The 30-minute program, created for the TMP Worldwide division by the Frederiksen Group, will debut Friday on the Learning Channel and appear 245 times during the month of December on national cable networks and local network affiliates. Spending for the campaign wasn't disclosed.
"Monster.com is revolutionizing the way companies brand themselves. With The Monster Show, we are taking our message to a vast national audience, into homes across America,'' said Jeff Taylor, chief executive officer of Monster.com.
"As a pioneer in the new economy, we are excited to use television programming to show both employers and job seekers the power of Monster.com in bringing together qualified job seekers and great employment opportunities into one easy-to-use site."
This is the first entry by a major Internet marketer into the direct response TV arena, a world now dominated by advertisers hawking exercise machines and the latest cooking gadget. But the Fredericksen Group's founder and chief executive officer hopes Monster.com won't be the last.

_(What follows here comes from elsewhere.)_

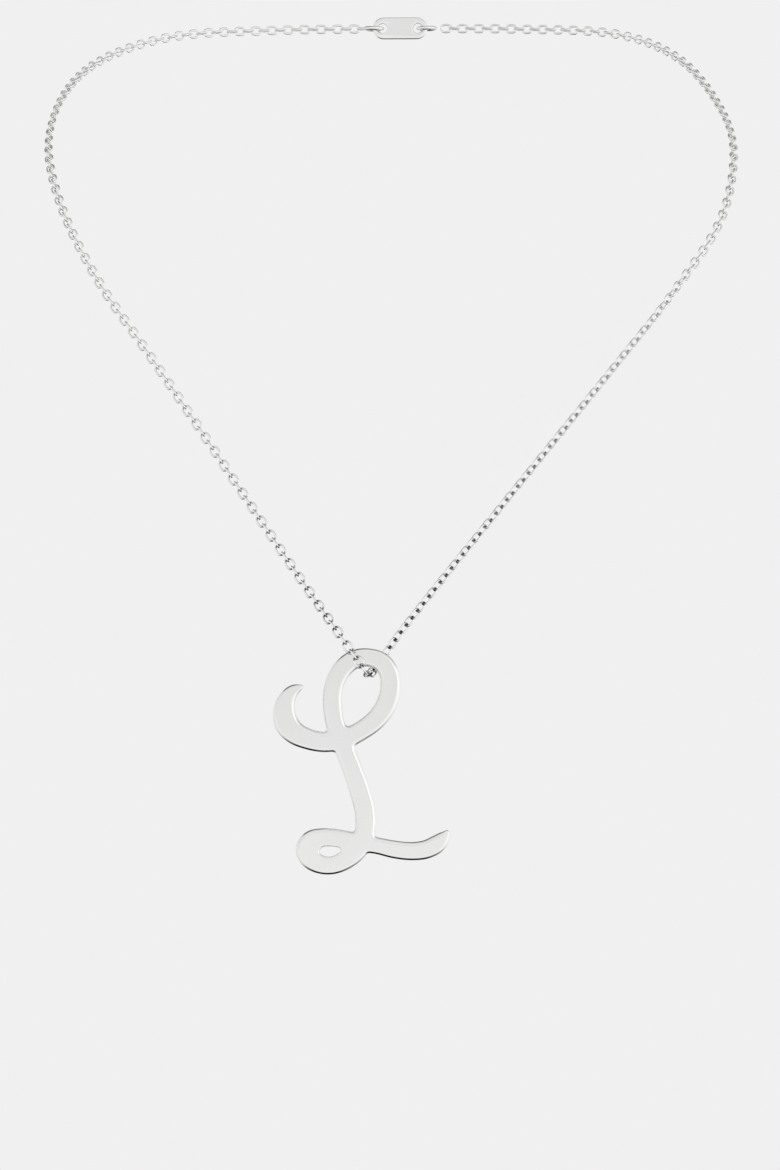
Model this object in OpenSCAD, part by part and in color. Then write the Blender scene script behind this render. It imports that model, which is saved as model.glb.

"I believe that we will see more dot-com companies begin to follow Monster.com's lead in this innovative advertising medium," he said.
The program will seek to convince viewers of the benefits of using Monster.com, though the testimonials of individuals who have gotten better jobs through using the service. One man describes using a terminal in a public library to find a retail management position on Monster.com, and says it was an "amazing experience."
The show will also give step-by-step instructions on how to use the Monster.com service, from setting up an account to building a resume, to searching for jobs.
Monster.com has been considered one of the Internet's leading offline marketers, as it was one of the first to advertise on the Super Bowl. The series of television spots that debuted at the game -- the "When I grow up" ads -- were widely acclaimed.